My very first response to this is that the idea of someone doing it “way better” is a foreign idea to me… it’s not a competition or a comparison. It’s not ice cream. But, mostly I would still want to do it with him because I totally fucking love playing with him. Our scene styles don’t always line up and we’ve struggled through scenes before but… we’ve gotten more right than wrong and when it’s right… man, those scenes are fucking amazing. We both work hard at communicating what worked and what didn’t work in each scene in the continuing effort to find a way to play that leaves both of us happy at the end. Because of that, we have found the style that really does the trick for both of us.
But, even though I think that’s good enough reasoning, I dug a little deeper than that and came up with some counter arguments.
Let’s apply his logic to something more interesting than burgers and ice cream.
❖ Let’s say he meets a girl and she sucks his dick a 100 times better than me or his baby girl. (This is very unlikely bcuz… hella good cocksuckers, she and I) but, for argument’s sake, let’s say it happened. He has this girl now who can suck his cock like a motherfuckin’ champ. Does that mean that he’s never going to want me or his baby girl sucking his cock again? I am pretty sure that is not how that is going to play out.
❖ Or let’s say that Daddy eats pussy better than any guy ever… magic fucking tongue. Does that mean I will never want my other lover(s) to go down on me? Nope… lol that is not how that is going to go down… (hehe, see what I did there?)
❖ His baby girl can take a hell of a beating, way more of a beating than I ever could. She is way more playful and bratty and engaging than I am during an impact scene and he can hit her WAY harder than he could ever hit me. Does that mean that his toybag is lost to me, that he’ll never want to get his toys out and beat on me again? Yeah…. about that… I definitely do not see that going down that way.
The thing is that every person brings their own unique energy and style to play. For me, it is that energy that I am playing with and connecting too. Clearly I love Daddy’s energy and style. I love the way he’s always trying to find ways for us to play and how adaptable he is as we find new things we love and our play styles evolve and change. I’m not giving that up, no matter how many other play partners I have.

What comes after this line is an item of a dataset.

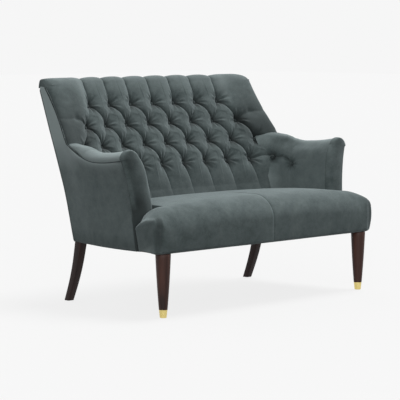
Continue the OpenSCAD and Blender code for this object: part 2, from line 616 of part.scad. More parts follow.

During a play session yesterday this concept of unique energy came into crystal clear clarity for me and I realized that even if multiple play partners were given the exact same bag of tricks, toys and play styles (impact, knife, rope, heavy body, etc.) to use in a scene with the same bottom, each of them would bring their own ideas, energy and style to the scene making that experience unique to them and not comparable to any other scene. This, to me, is the main reason why this doesn’t need to be a concern for him. He brings his own unique energy, ideas and style to our play. No matter who else I am playing with or how good that play is, I am going to want Daddy’s play too.
If I dig your energy and style AND I dig someone else’s energy and style, I want them both. I’m a greedy girl like that. I’m not hanging one up for the other. I’m not looking for a new ice cream parlor. I want ice cream from both places… greedy girl…
I’m not looking for new play partners to replace those I already have. I’m looking for new energy to experience, new experiences to have. I’m looking for people who enhance my life, people who encourage growth and self discovery, who help me find new limits and new interests. If you are one of those people, and Daddy most definitely is, I’m keeping you. I’m going to keep playing with you for as long you’ll play with me. And, as long as our energy stays good, I’m in.
Just like with multiple partner relationships where everyone involved has to be cognizant of their time, energy and emotional bandwidths, the same goes for having multiple scene partners. I’m open to new scene partners but my available bandwidth for time/opportunity to scene and possible recovery time are front and center in my mind as any negotiations begin.
To Daddy I say, in closing, be YOU. Be the wonderful, fun, creative, loving you I fell in love with and haven’t been able to resist for 15 years. Keep growing and discovering yourself and allowing me to do the same and you will always have my attention. I will always want to play with you. Trust me to be careful with us and with decisions that could potentially impact us. Trust me to make good choices and be picky about who I get involved with and I will. Let go and I think you will be pleasantly surprised at how little you truly have to worry about. I love you.